Carolyn Eastman: This period of five years in Richmond is when he forged the intellectual connections and contacts for going forward. His lecturing in public made a huge impact on the direction of his life. The schoolhouse in Richmond stood at Grace and Second streets and was apparently at least two floors. Ogilvie probably lived in the building with some of the students who weren’t local. He almost always shared lodgings with some of the students. His Richmond experience cemented Ogilvie’s reputation as a teacher. He’s under the aegis of Thomas Jefferson and his circle, and this brings in students from far away. While here he marries Sally Wilkinson of New Kent, and it’s one of the singular frustrations of this book is that there’s almost nothing about her. They were married roughly a year, and then she died. I found so much about his opium habit, but nothing about their courtship or why her father objected, or the details of her final illness. Ogilvie never spoke or wrote about her afterward.
RM: You make the point of how Ogilvie addressed a variety of complex subjects: the value of educating women and the place of women in society, the fate of democracy, even the concept of suicide. But he never addressed the issue of slavery.
Eastman: Ogilvie is in the early period of the anti-slavery movement and a generation or more distant from the aggressive abolitionist rhetoric of the 1830s. The white people who could afford the ticket for the lectures weren’t that exercised about slavery. Whether the subject didn’t resonate with him or if he guessed the subject wouldn’t resonate with his listeners comes down to his needing to attract audiences.
RM: He's a bit of a Zelig, isn't he, if I may borrow from an auteur whose place in the cultural firmament is also dislodged? I say this because he ends up next to or in acquaintanceship with Thomas Jefferson, Washington Irving, Dr. Benjamin Rush, the young Ralph Waldo Emerson — to name a few.
Eastman: I’ll take a little bit of an issue with the Zelig reference, only because Zelig was the master of shaping himself into whatever situation he was in and physically changed appearance. Ogilvie’s always himself. I would suggest that he may never have had the wealth and standing and family background that all those people did, but he nonetheless raised himself to the level of the great luminaries with whom he associated. He seems to have been a charming dinner guest, a riveting character, especially early on when he needed to make nice with rich people to build rapport. By time he’s speaking at the U.S. Capitol, he’s raised himself to a remarkable place in society. He’s having dinner with President James Madison and his family at the White House, this former school teacher and poor vagabond lecturer.

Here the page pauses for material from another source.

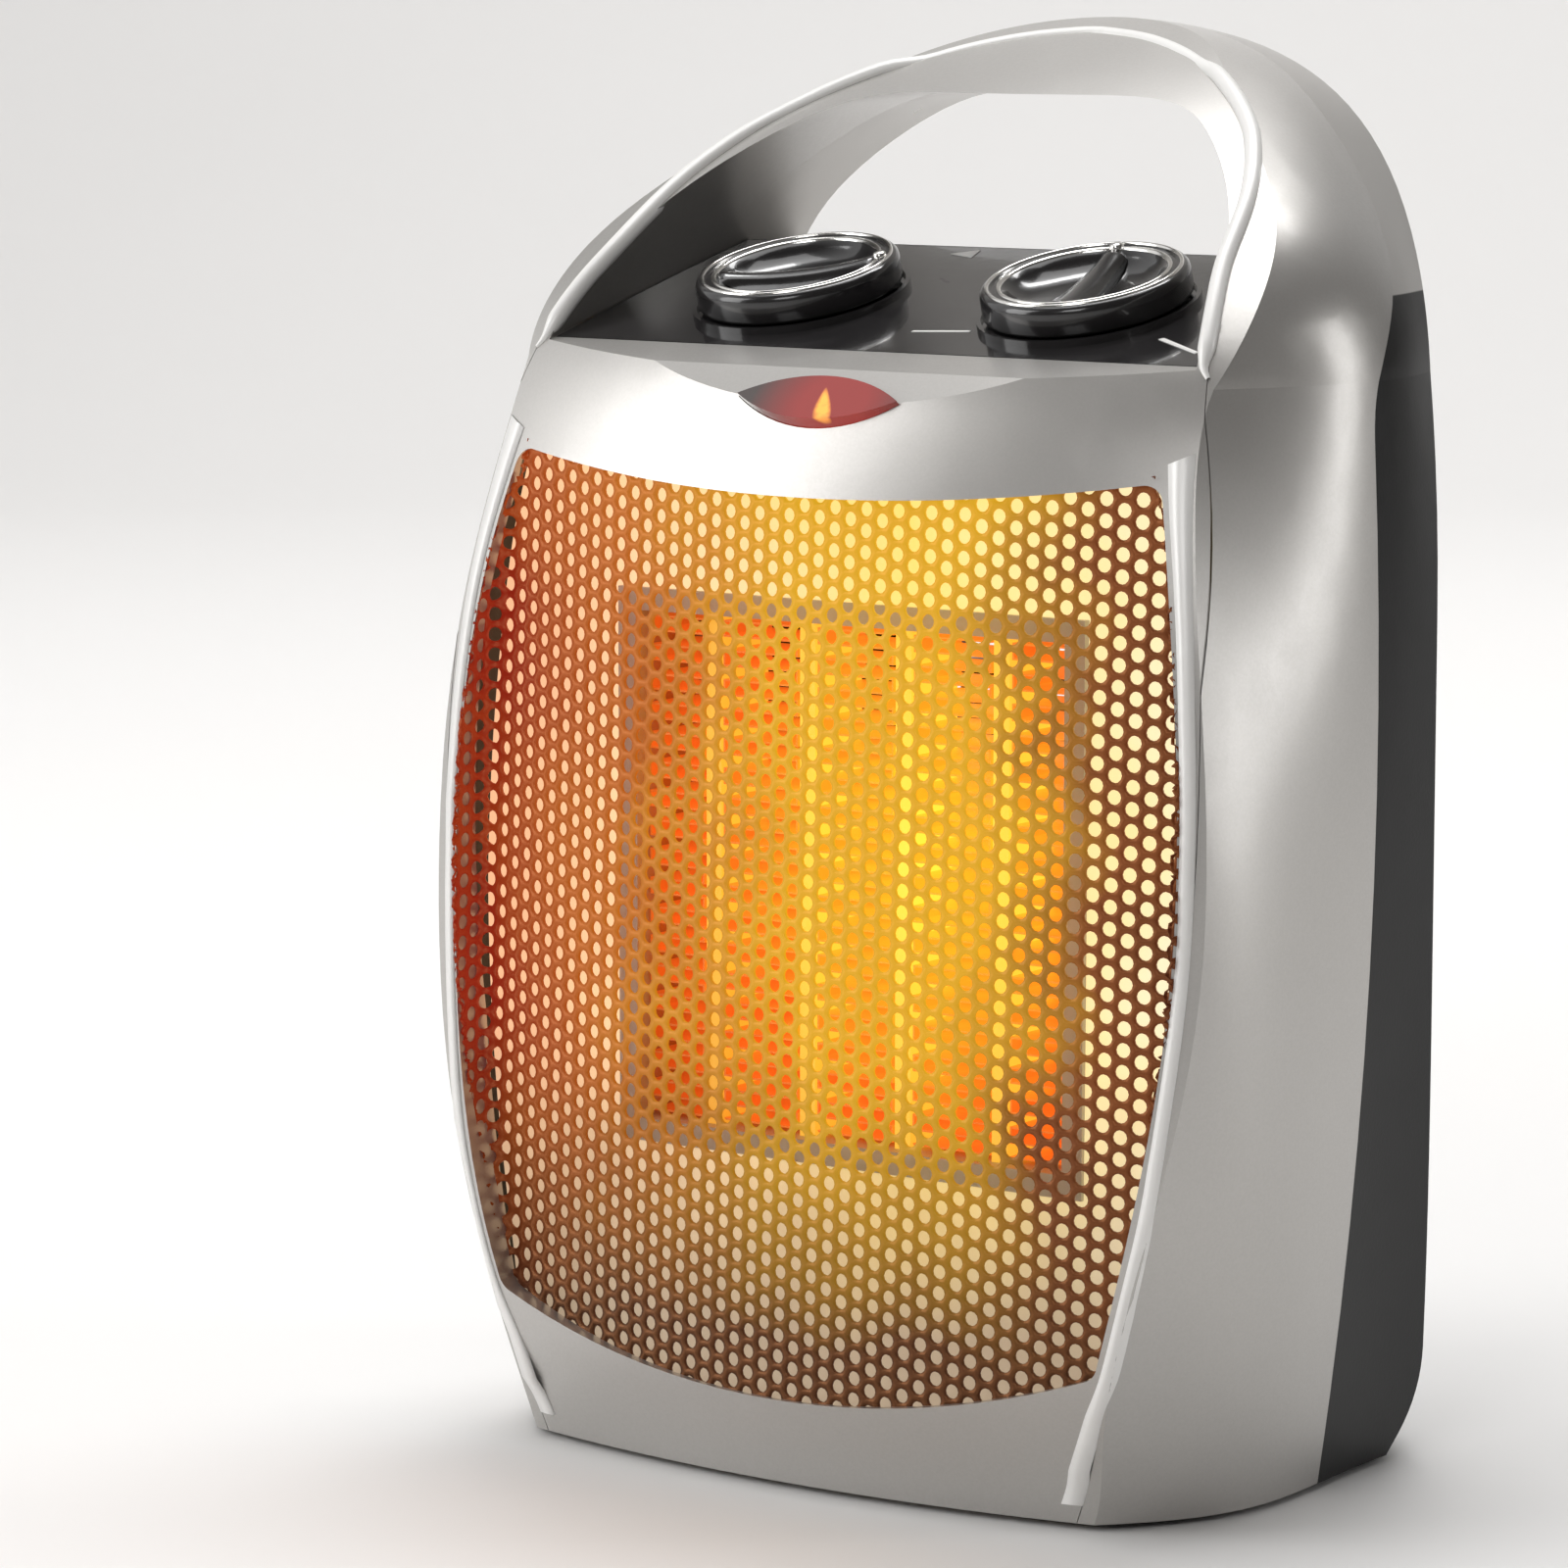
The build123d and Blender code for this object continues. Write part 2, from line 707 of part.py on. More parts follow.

RM: There's really no sex scandal with Mr. O, though.
Eastman: I find this interesting. You’d think that there would be. He spent considerable time in the company of socially prominent women in intimate settings, around their dinner tables, in their parlors. These ladies were quite impressed with him. Ogilvie must’ve had an incredible amount of anxiety about preserving his reputation. It’s notable that he avoided the slightest mention, that I’ve found, of that kind of misbehavior. That’s not to say that he didn’t have other misbehaviors, but that apparently wasn’t one of them.
RM: There are compelling similarities with today’s celebrity culture in Ogilvie’s great efforts at combating his various internal demons — including drug addiction — basically before there existed descriptions or prescriptions for his afflictions.
Eastman: I took time in the book for explaining his struggle to keep it all together, and in that respect Ogilvie’s story possesses a particular modern resonance. How does a public figure maintain a reputation when any small false move can destroy it, and when you make that misstep, how do you recover? And how does a person negotiate the failures or, even more accurately, the lack of ongoing triumph? It’s really affecting to see this happening during an early period in the nature of celebrity, even though celebrity looks different in the past.
RM: Including Ogilvie, when onstage and lecturing, wearing a toga. And nobody seemed to think that strange.
Eastman: Because it wasn’t strange at the time — but now we think so. The people who attended his lectures venerated the Greek and Roman classics, those great orators, and public speakers were cognizant of that, too. Nobody really even comments on his wearing a toga. When you’re visiting the past, you have to understand the complexities. The past functions by its own logic and rules. You have to learn their language and how to count their money. The less you spend time thinking about them as stupid from our perspective, the more time you can spend on becoming acquainted with how they understood the world from their perspective.